The distributed training results presented in this work are promising but still preliminary. To fully exploit the capabilities of upcoming HPC systems and to further reduce training time while potentially pushing further on model size, it will be beneficial to perform further studies on large scale training of GNNs for track reconstruction. Given the size of the input graphs, this problem may be amenable to training techniques which parallelise the processing of input graphs across multiple GPUs in training.

Finally, it will be interesting to measure the computing performance of (parts of) the Exa.TrkX pipeline on domain-specific accelerators like Google TPU [65] and GraphCore IPU [66], comparing power consumption, latency and throughput with “traditional” GPUs.

7 Software availability

A growing number of groups are studying the application of graph networks to HEP reconstruction (see [67] for a recent review). Some of these works [24, 27,28,29,30,31, 33] have strong connections with the Exa.TrkX project. To promote collaboration and reproducibility, the Exa.TrkX software is available from the HEP Software Foundation’s Trigger and Reconstruction GitHub.Footnote 11 A pipeline of re-usable modules is implemented within the Pytorch Lightning system, which allows for uncluttered and simple model definitions.

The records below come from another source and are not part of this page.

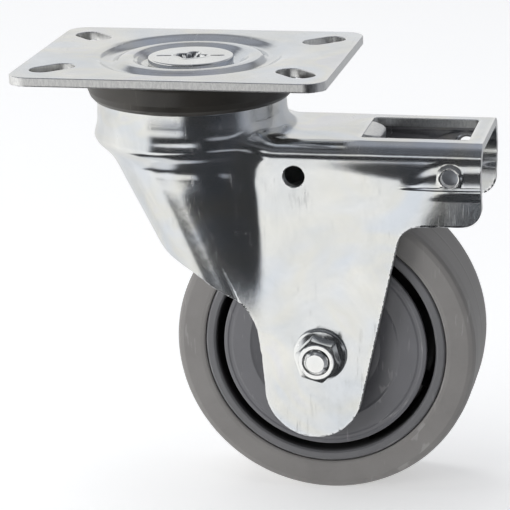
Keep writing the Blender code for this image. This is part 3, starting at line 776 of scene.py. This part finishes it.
def build_bolt():
    """The axle bolt: its hexagon head at the far side, its shank, and its thread at the nut."""
    back, end = axle_span("axle_bolt")
    face = back + BOLT_HEAD
    thread_start = face + THREAD_START

    def shape(r, angle, z):
        hexed = on_hex(r)
        flank = hex_radius(angle)
        raised = np.maximum(z, back + 0.5 * (flank - HEX_FLATS / 2 + 0.1))
        turn = (z / THREAD_PITCH - angle / (2.0 * math.pi)) % 1.0
        threaded = (z > thread_start) & (r > 3.2) & (r < 4.1)
        thread = THREAD_DEPTH * np.abs(2.0 * turn - 1.0) * threaded * smoothstep(end - z, 0.0, 1.0)
        return np.where(hexed, flank, r) - thread, np.where(hexed & (z < face - 1.0), raised, z)

    thread_ends = [np.array((BOLT_RADIUS, end - 0.9)), np.array((BOLT_RADIUS, thread_start))]
    outline = [(0.0, end), (1.5, end), (3.0, end), (3.95, end - 0.85)]
    outline += [tuple(p) for p in divided(thread_ends, 0.16)[:-1]]
    outline += [(BOLT_RADIUS, face + 0.4), (4.3, face), (HEX_MARK, face), (HEX_MARK, face - 2.0)]
    outline += [(HEX_MARK, back + 0.9), (HEX_MARK, back + 0.02), (6.3, back), (5.2, back + 0.1)]
    outline += [(0.0, back + 0.22)]
    turned_piece(
        "hex_bolt", outline, "fork", "axle_bolt", "bright_zinc",
        steps=168, shape=shape, axle=True, angle=28.0,
    )


def build_sleeve():
    """The tube on the bolt, which keeps the two bearings apart."""
    low, high = node_box("axle_tube")
    tube = ring_section(4.3, (high.x - low.x) / 2, high.y, -high.y, 0.3)
    turned_piece("axle_sleeve", tube, "fork", "axle_tube", "bearing_steel", 64, axle=True)


def build_spacer(side):
    """The washer-like sleeve between one bearing and the leg."""
    far, near = axle_span(f"{side}_spacer")
    turned_piece(
        f"{side}_washer_sleeve", ring_section(BEARING_BORE, 8.0, near, far, 0.2, 0.5),
        "fork", f"{side}_spacer", "zinc_plate", steps=64, axle=True,
    )


def ball_groove(shoulder, slope, floor, middle):
    """A ball groove's points along its ring, from the near side to the far side."""
    near_half = [(shoulder, 1.8, 0.1), (slope, 1.0, 0.8), (floor, 0.0, 1.0)]
    points = near_half + flipped(near_half[:2])
    return [(radius, middle + offset, fillet) for radius, offset, fillet in points]


def build_bearing(side):
    """One side's ball bearing: the inner and outer rings, the balls in their cage, and the shield."""
    far, near = axle_span(f"{side}_inner_ring")
    middle = (far + near) / 2
    inner = [(BEARING_BORE, near, 0.5), (INNER_SHOULDER, near, 0.2)]
    inner += ball_groove(INNER_SHOULDER, 7.4, 7.3, middle)
    inner += [(INNER_SHOULDER, far, 0.2), (BEARING_BORE, far, 0.5)]
    outer = ring_section(OUTER_SHOULDER, BEARING_RIM, near, far, 0.2, 0.6)
    outer += reversed(ball_groove(OUTER_SHOULDER, 12.6, 12.7, middle))
    for part, body, outline in (("inner", "fork", inner), ("outer", "wheel", outer)):
        turned_piece(
            f"{side}_bearing_{part}", outline, body, f"{side}_{part}_ring",
            "bearing_steel", steps=72, axle=True,
        )
    turned_piece(
        f"{side}_bearing_cage", ring_section(9.3, 10.7, middle + 0.45, middle - 0.45, 0.2),
        f"{side}_race", f"{side}_bearing_balls", "ball_steel", steps=140,
        shape=cage_shape(10.0, 7, 0.6, 0.3, middle), axle=True, extra=balls(10.0, 2.4, 7, middle),
    )


def build_shield(side):
    """One bearing's black seal, with a shallow groove round its near face."""
    far, near = axle_span(f"{side}_bearing_seal")
    sunk = near - 0.12
    shield = [(8.7, near, 0.15), (9.5, near, 0.1), (9.7, sunk, 0.1), (10.4, sunk, 0.1), (10.6, near, 0.1)]
    shield += [(11.3, near, 0.15), (11.3, far, 0.15), (8.7, far, 0.15)]
    turned_piece(
        f"{side}_bearing_shield", shield, "wheel", f"{side}_bearing_seal",
        "black_rubber", steps=72, axle=True,
    )


# Wheel

RIB_COUNT, RIB_THICK, RIB_HEIGHT = 8, 2.4, 11.5
WEB_HALF, HUB_HALF, RIM_HALF = 2.5, 12.8, 15.8


def build_tyre():
    """The solid tyre: flat sides, rounded shoulders and a fine mould line round its tread."""
    radius, half = WHEEL_RADIUS, TYRE_HALF
    side = [(40.6, half - 0.5, 0.3), (41.1, half - 0.15, 0.3), (42.2, half, 0.5)]
    side += [(radius - 2.6, half, 1.2), (radius - 1.0, half - 0.5, 1.0)]
    side += [(radius - 0.3, half - 1.9, 1.3), (radius, half - 6.0, 4.0)]
    mould_line = [(radius, 0.5), (radius + 0.07, 0.22), (radius + 0.07, -0.22), (radius, -0.5)]
    tyre = side + mould_line + flipped(side)
    turned_piece("rubber_tyre", tyre, "wheel", "tyre", "grey_rubber", 256, 1.0, axle=True)


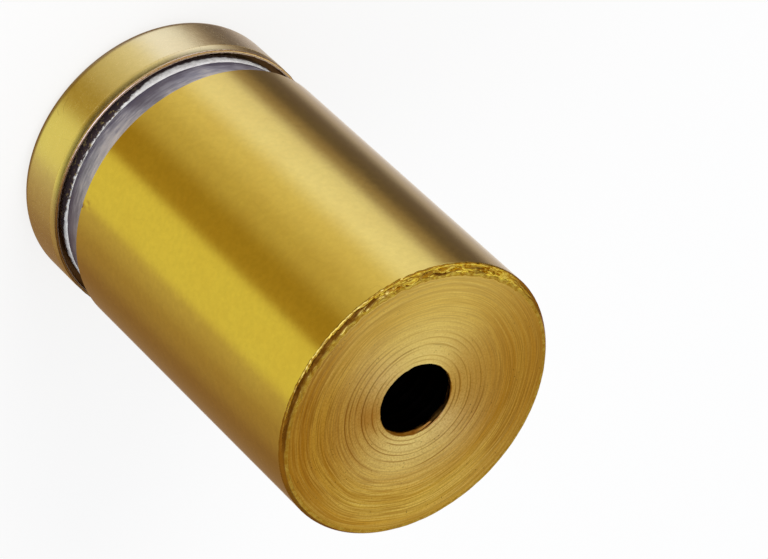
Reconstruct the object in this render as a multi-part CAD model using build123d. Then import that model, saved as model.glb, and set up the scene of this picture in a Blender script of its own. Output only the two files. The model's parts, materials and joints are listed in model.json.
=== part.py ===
from build123d import *

import os

# A round brass standoff for holding a glass or acrylic panel off a wall. It stands on its cap:
# the cap's outer face is at Z = 0 and the end that is fixed to the wall is at the top.
# All sizes are in millimetres, and everything is turned about the Z axis.

# Driving dimensions
BODY_R = 9.5
CAP_HEIGHT = 4.5
CLAMP_GAP = 2.55
BARREL_LENGTH = 24.5

# Cap
CAP_EDGE_ROUND = 1.0
LIP_ROUND = 0.12
RECESS_R = 9.3
RECESS_DEPTH = 0.75
STUD_SEAT_DEPTH = 2.7

# Washers
WASHER_R = 8.9
WASHER_BORE_R = 3.2
WASHER_EDGE = 0.08
CAP_WASHER_PROUD = 0.35

# M6 thread, modelled plain at the tapping radius
TAPPED_R = 2.5
THREAD_CLEARANCE = 0.05
THREAD_ENGAGEMENT = 8.0
STUD_END_CHAMFER = 0.45
DRILL_POINT_SLOPE = 0.6

# Barrel
WALL_EDGE_CHAMFER = 0.2
FRONT_EDGE_CHAMFER = 0.1
HOLE_MOUTH_CHAMFER = 0.1
WALL_HOLE_DEPTH = 10.0
FRONT_HOLE_DEPTH = 9.0

# Heights worked out from the driving dimensions
RECESS_FLOOR_Z = CAP_HEIGHT - RECESS_DEPTH
WASHERS_MEET_Z = CAP_HEIGHT + CAP_WASHER_PROUD
BARREL_FRONT_Z = CAP_HEIGHT + CLAMP_GAP
BARREL_WALL_Z = BARREL_FRONT_Z + BARREL_LENGTH
STUD_LOW_Z = RECESS_FLOOR_Z - STUD_SEAT_DEPTH
STUD_TOP_Z = BARREL_FRONT_Z + THREAD_ENGAGEMENT
STUD_R = TAPPED_R - THREAD_CLEARANCE


def turned(points):
    """A solid turned about Z from a closed outline of (radius, height) points."""
    outline = Polyline([(radius, 0, height) for radius, height in points], close=True)
    return revolve(make_face(outline), Axis.Z)


def drilled_hole(mouth_z, depth, into):
    """A blind tapped hole from mouth_z, with a drill point; into is +1 upwards or -1 downwards."""
    mouth = TAPPED_R + HOLE_MOUTH_CHAMFER
    return turned([
        (0, mouth_z),
        (mouth, mouth_z),
        (TAPPED_R, mouth_z + into * HOLE_MOUTH_CHAMFER),
        (TAPPED_R, mouth_z + into * depth),
        (0, mouth_z + into * (depth + TAPPED_R * DRILL_POINT_SLOPE)),
    ])


def washer(low_z, high_z):
    """A flat plastic ring with broken outer edges."""
    return turned([
        (WASHER_BORE_R, low_z),
        (WASHER_R - WASHER_EDGE, low_z),
        (WASHER_R, low_z + WASHER_EDGE),
        (WASHER_R, high_z - WASHER_EDGE),
        (WASHER_R - WASHER_EDGE, high_z),
        (WASHER_BORE_R, high_z),
    ])


def make_cap():
    """The disc that clamps the panel: a rounded outer edge, and a thin lip round a shallow recess."""
    disc = Pos(0, 0, CAP_HEIGHT / 2) * Cylinder(BODY_R, CAP_HEIGHT)
    outer_edges = disc.edges().filter_by(GeomType.CIRCLE).sort_by(Axis.Z)
    disc = fillet(outer_edges[0], CAP_EDGE_ROUND)
    lip_edge = disc.edges().filter_by(GeomType.CIRCLE).sort_by(Axis.Z)[-1]
    disc = fillet(lip_edge, LIP_ROUND)
    recess = Pos(0, 0, RECESS_FLOOR_Z + RECESS_DEPTH / 2) * Cylinder(RECESS_R, RECESS_DEPTH)
    seat = Pos(0, 0, STUD_LOW_Z + STUD_SEAT_DEPTH / 2) * Cylinder(TAPPED_R, STUD_SEAT_DEPTH)
    return disc - recess - seat


def make_stud():
    """The threaded stud that stands in the cap and draws it onto the barrel."""
    tip = STUD_R - STUD_END_CHAMFER
    return turned([
        (0, STUD_LOW_Z),
        (tip, STUD_LOW_Z),
        (STUD_R, STUD_LOW_Z + STUD_END_CHAMFER),
        (STUD_R, STUD_TOP_Z - STUD_END_CHAMFER),
        (tip, STUD_TOP_Z),
        (0, STUD_TOP_Z),
    ])


def make_barrel():
    """The long brass body, with a blind tapped hole in each end."""
    body = turned([
        (0, BARREL_FRONT_Z),
        (BODY_R - FRONT_EDGE_CHAMFER, BARREL_FRONT_Z),
        (BODY_R, BARREL_FRONT_Z + FRONT_EDGE_CHAMFER),
        (BODY_R, BARREL_WALL_Z - WALL_EDGE_CHAMFER),
        (BODY_R - WALL_EDGE_CHAMFER, BARREL_WALL_Z),
        (0, BARREL_WALL_Z),
    ])
    wall_hole = drilled_hole(BARREL_WALL_Z, WALL_HOLE_DEPTH, -1)
    front_hole = drilled_hole(BARREL_FRONT_Z, FRONT_HOLE_DEPTH, 1)
    return body - wall_hole - front_hole


def main():
    os.makedirs("parts", exist_ok=True)
    nodes = {
        "cap": make_cap(),
        "stud": make_stud(),
        "cap_washer": washer(RECESS_FLOOR_Z, WASHERS_MEET_Z),
        "barrel_washer": washer(WASHERS_MEET_Z, BARREL_FRONT_Z),
        "barrel": make_barrel(),
    }
    for name, solid in nodes.items():
        export_step(solid, f"parts/{name}.step")


main()
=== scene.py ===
import json
import math

import bpy
from mathutils import Matrix, Vector, noise


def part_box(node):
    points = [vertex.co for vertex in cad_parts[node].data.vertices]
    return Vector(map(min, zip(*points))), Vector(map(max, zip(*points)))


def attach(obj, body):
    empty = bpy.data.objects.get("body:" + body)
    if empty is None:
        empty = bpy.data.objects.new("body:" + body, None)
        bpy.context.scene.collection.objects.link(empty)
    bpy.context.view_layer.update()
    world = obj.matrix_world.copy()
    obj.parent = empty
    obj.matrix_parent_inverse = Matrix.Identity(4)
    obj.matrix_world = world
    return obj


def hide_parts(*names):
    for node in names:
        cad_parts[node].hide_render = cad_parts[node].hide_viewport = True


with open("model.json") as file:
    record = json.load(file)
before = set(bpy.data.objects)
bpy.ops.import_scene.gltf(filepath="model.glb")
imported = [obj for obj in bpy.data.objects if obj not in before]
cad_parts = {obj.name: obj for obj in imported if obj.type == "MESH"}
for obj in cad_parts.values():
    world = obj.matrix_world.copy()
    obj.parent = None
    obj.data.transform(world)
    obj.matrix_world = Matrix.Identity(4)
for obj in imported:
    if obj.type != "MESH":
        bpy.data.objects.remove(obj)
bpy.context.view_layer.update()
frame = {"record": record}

MM = 0.001
FULL_TURN = 2 * math.pi

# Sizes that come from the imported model, in metres
CAP_LOW, CAP_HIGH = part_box("cap")
CAP_WASHER_LOW, CAP_WASHER_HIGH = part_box("cap_washer")
WASHER_LOW, WASHER_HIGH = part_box("barrel_washer")
BARREL_LOW, BARREL_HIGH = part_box("barrel")
STUD_LOW, STUD_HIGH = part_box("stud")
WALL_THREAD = next(m for m in frame["record"]["mounts"] if m["name"] == "wall_thread")
BODY_R = BARREL_HIGH.x
WASHER_R = WASHER_HIGH.x
HOLE_R = WALL_THREAD["dims"]["r_mm"] * MM
WALL_HOLE_DEPTH = WALL_THREAD["dims"]["length_mm"] * MM
WASHER_BORE_R = 3.2 * MM
RECESS_R = 9.26 * MM

# M6 thread, cut in the tapped holes and on the stud
PITCH = 1.0 * MM
THREAD_DEPTH = 0.5 * MM
THREAD_GAP = 0.06 * MM
THREAD_ROWS = 12
THREAD_COLUMNS = 120
LEAD_IN = 0.25 * MM
FIRST_TURN_DEPTH = 0.33 * MM
FIRST_TURN_ANGLE = math.radians(106)
FRONT_HOLE_DEPTH = 9.0 * MM
DRILL_POINT_SLOPE = 0.6

# Wall end of the barrel: a flat turned face inside a torn, burred rim
RIM_COLUMNS = 720
FACE_DROP = 0.16 * MM
FACE_Z = BARREL_HIGH.z - FACE_DROP
CRESCENT_MIDDLE = math.radians(-112)
CREASE_MIDDLE = math.radians(-62)
CRESCENT_WIDTH = 0.85 * MM
PLAIN_RIM_WIDTH = 0.2 * MM
BURR_ROWS = 14

# Angles round Z: where the clear washer's stretch of painted shade lies, where washer and lip get
# painted shade, and where the face gets a painted highlight
SHADED_STRETCH_ANGLE = math.radians(-72)
SHADED_SIDE_ANGLE = math.radians(-8)
LIT_SIDE_ANGLE = math.radians(-150)

# The brown stain beside the wall hole, in millimetres
STAIN_MIDDLE = (2.6, -2.3, 0)

# Rings the lathe tool left on that face: coarse ones near the hole, shallow ones near the rim
TOOL_COLUMNS = 360
TOOL_FIRST_R = 2.75 * MM
TOOL_SPACING = 0.37 * MM
TOOL_RINGS = 9
TOOL_DEPTH = 0.032 * MM
RIM_RINGS_FROM = 7.2 * MM
RIM_RING_DEPTH = 0.016 * MM
TOOL_RINGS_END = 6.6 * MM

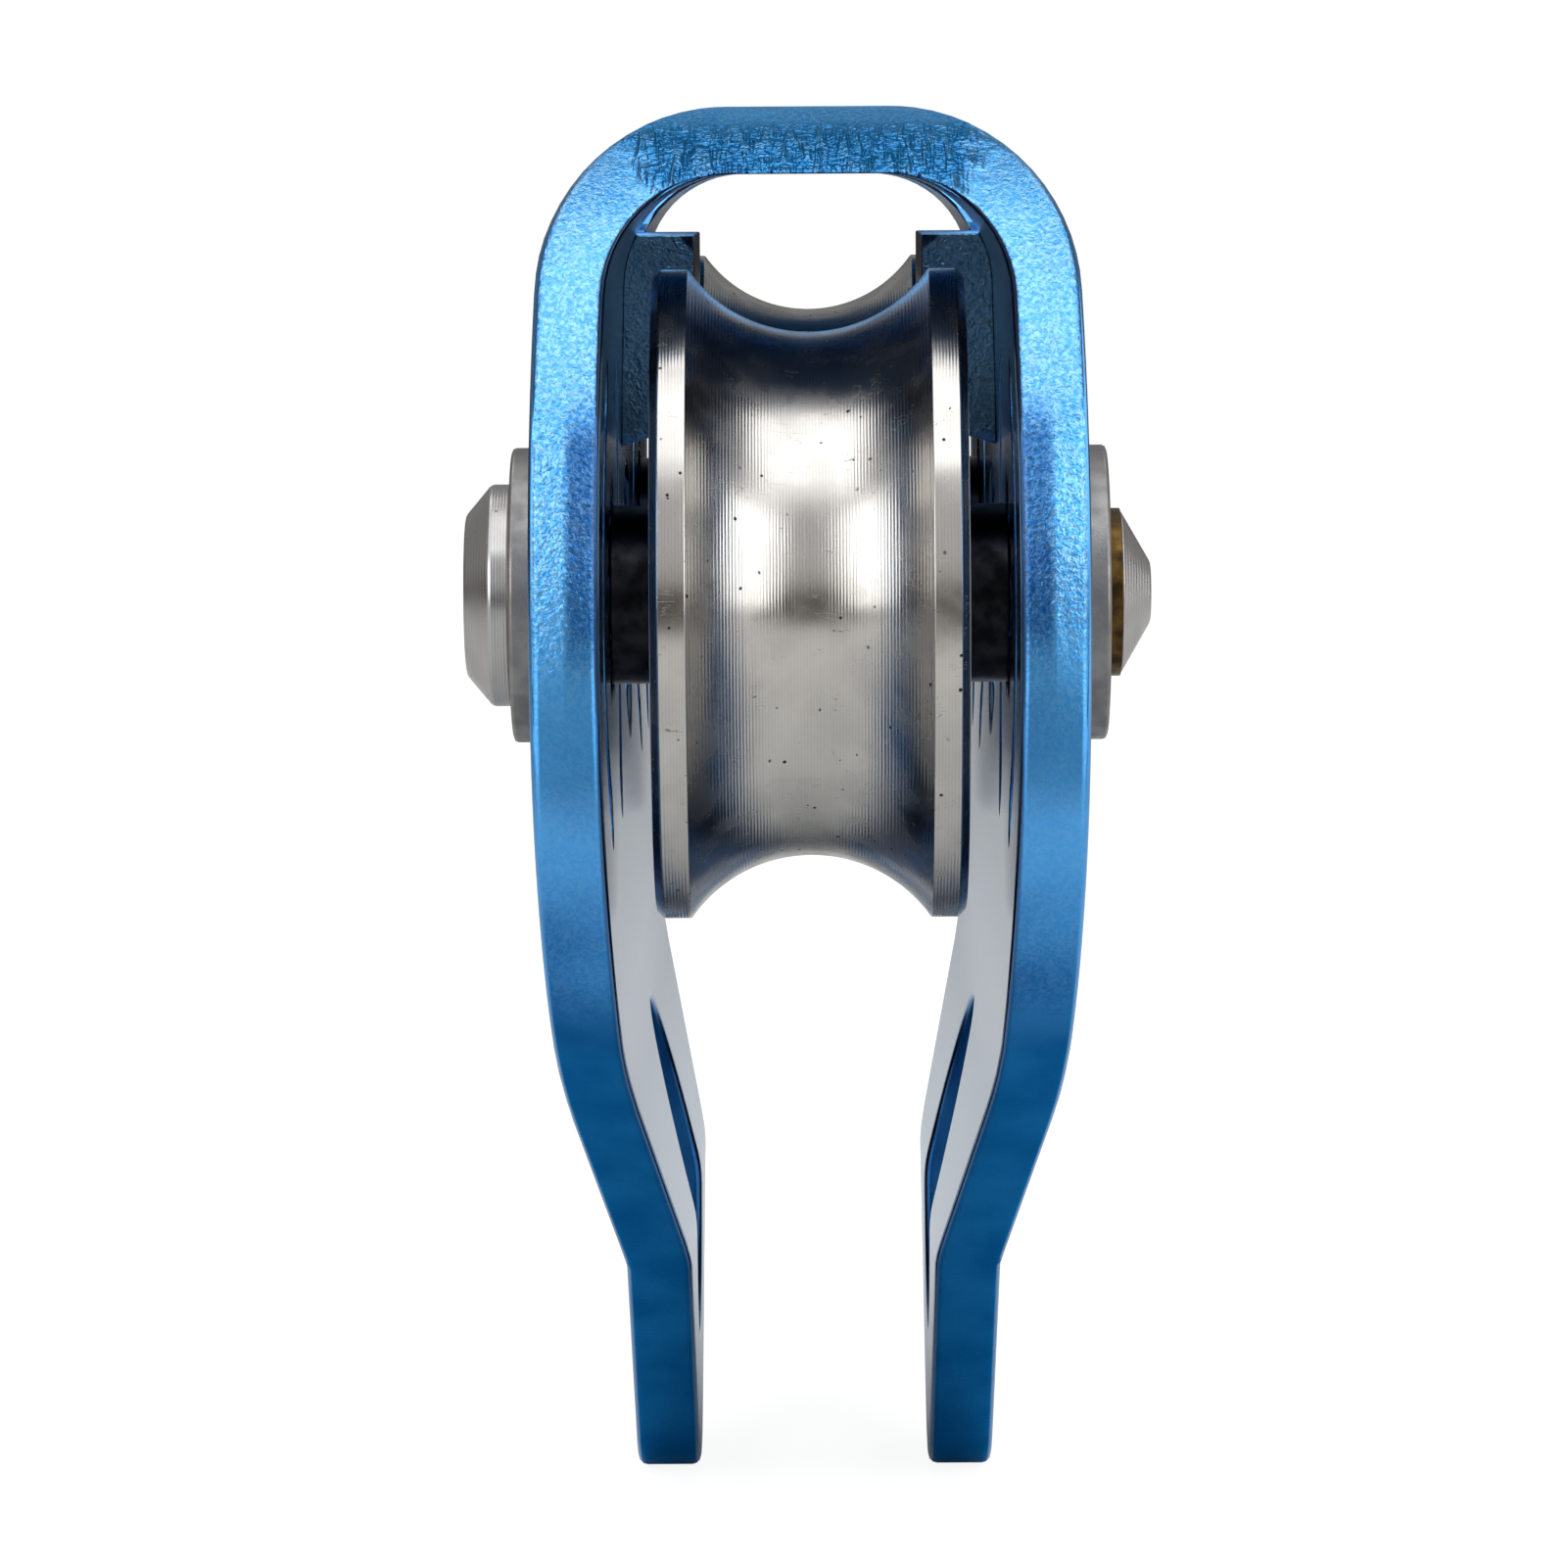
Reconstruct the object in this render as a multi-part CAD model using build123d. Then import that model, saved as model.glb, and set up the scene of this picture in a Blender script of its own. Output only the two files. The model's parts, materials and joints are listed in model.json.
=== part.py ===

As each stage of the pipeline is dependent, logging utilities are integrated that allow a specific combination of stages and hyperparameters to be trackable and reproducible. Extensive documentation is provided to help track reconstruction groups start exploring geometric learning. The roadmap for this repository includes adding performance metrics to the codebase; a taxonomy of model features; and short tutorials in each of the available applications.